Work to complete. Repeat verbatim only the lines from the opening of the material below through the one that contains "return np.stack([x, outline[:, 1]".

Collected material.
+++
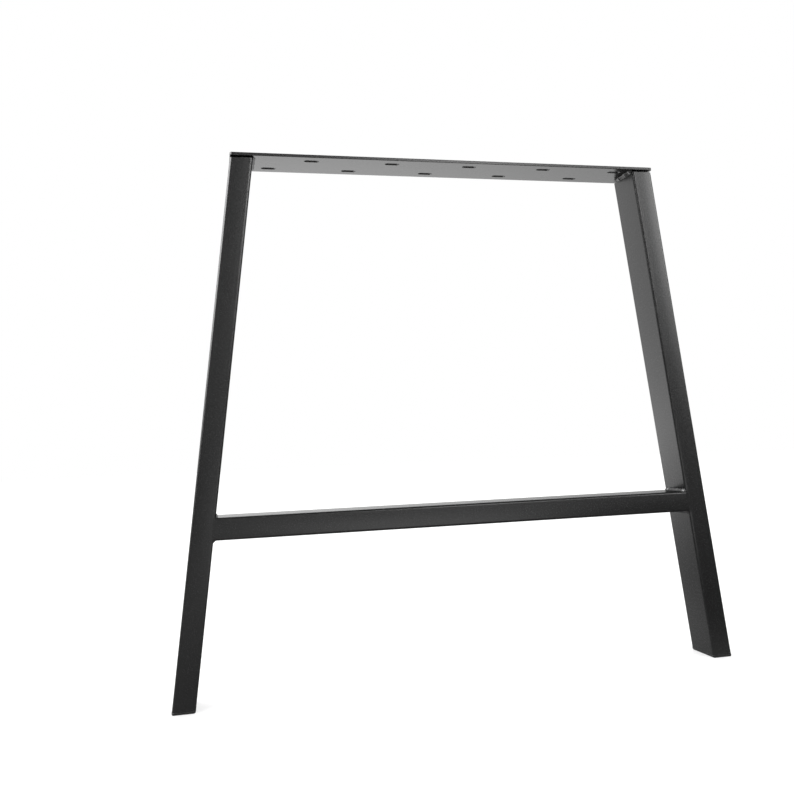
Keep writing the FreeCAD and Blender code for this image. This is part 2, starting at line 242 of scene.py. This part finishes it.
def barRows(outline, shares):
    # each row is a share of the way from the middle to the legs, so that both ends follow the lean
    z = (stance["barUnder"] + stance["barTop"]) / 2 + outline[:, 0] + 0 * shares[:, None]
    x = shares[:, None] * innerX(right, z)
    return np.stack([x, outline[:, 1] + 0 * x, z], 2)


def makeTube(name, rows, node):
    faces = gridFaces(*rows.shape[:2], closedRows=True).tolist()
    makePiece(name, rows, faces, powderCoat, [node])


for side in (left, right):
    up = np.linspace(capHead, stance["legTop"] - skin["plateGap"], skin["steps"])
    legRows = np.concatenate([leanRows(side, outside, up), leanRows(side, inside, up[::-1])])
    makeTube(f"leg{sideNames[side]}", legRows, f"leg_{nodeSides[side]}")
share = np.linspace(-1, 1, 2 * skin["steps"])
makeTube("crossbar", np.concatenate([barRows(outside, share), barRows(inside, share[::-1])]), "crossbar")
print("tubes made")

# ---- foot cap: the tube's outline drawn in by an inset at each height, from the gate mark over the
# sole, up the head, round the rim, up the finned plug and down into its hollow
footCap = dict(
    clear=0.05, edge=2.6, rim=0.4, leastCorner=0.5,
    recess=0.5, recessInset=5.5, lip=0.6, lipHeight=0.15,
    gateRadius=2.2, gateDepth=0.4, gateInner=0.6, gateFloor=0.8,  # the last two are shares of the radius
    plugInset=3.2, plugTop=26.0, hollowInset=5.2,
    finInset=2.1, finFirst=9.0, finPitch=5.0, finThickness=1.2, finCount=3,
)


def quarterTurn(steps=7):
    return np.linspace(0, np.pi / 2, steps)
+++
Written response.
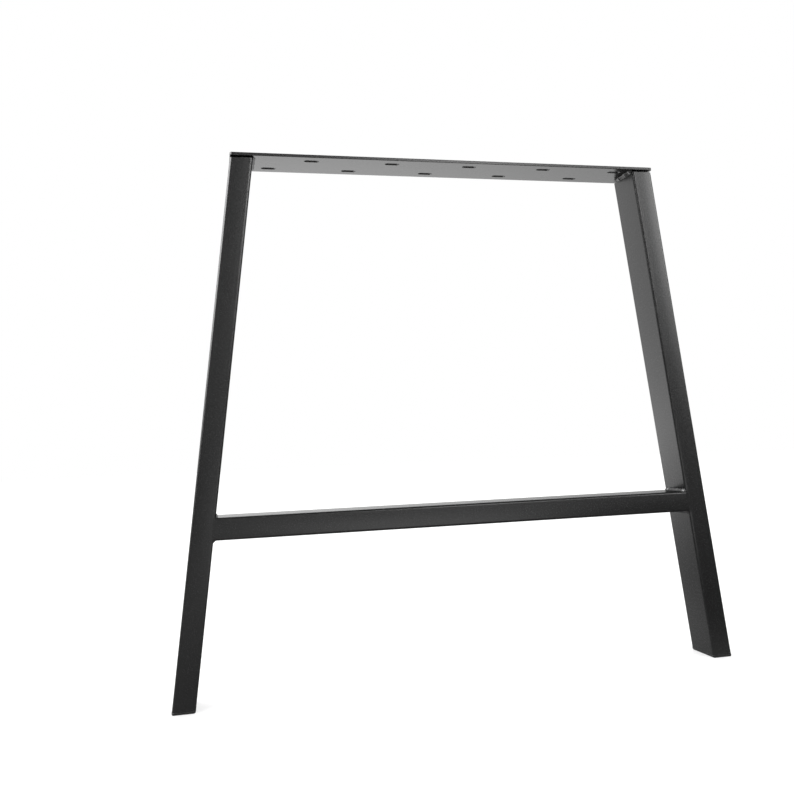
Keep writing the FreeCAD and Blender code for this image. This is part 2, starting at line 242 of scene.py. This part finishes it.
def barRows(outline, shares):
    # each row is a share of the way from the middle to the legs, so that both ends follow the lean
    z = (stance["barUnder"] + stance["barTop"]) / 2 + outline[:, 0] + 0 * shares[:, None]
    x = shares[:, None] * innerX(right, z)
    return np.stack([x, outline[:, 1] + 0 * x, z], 2)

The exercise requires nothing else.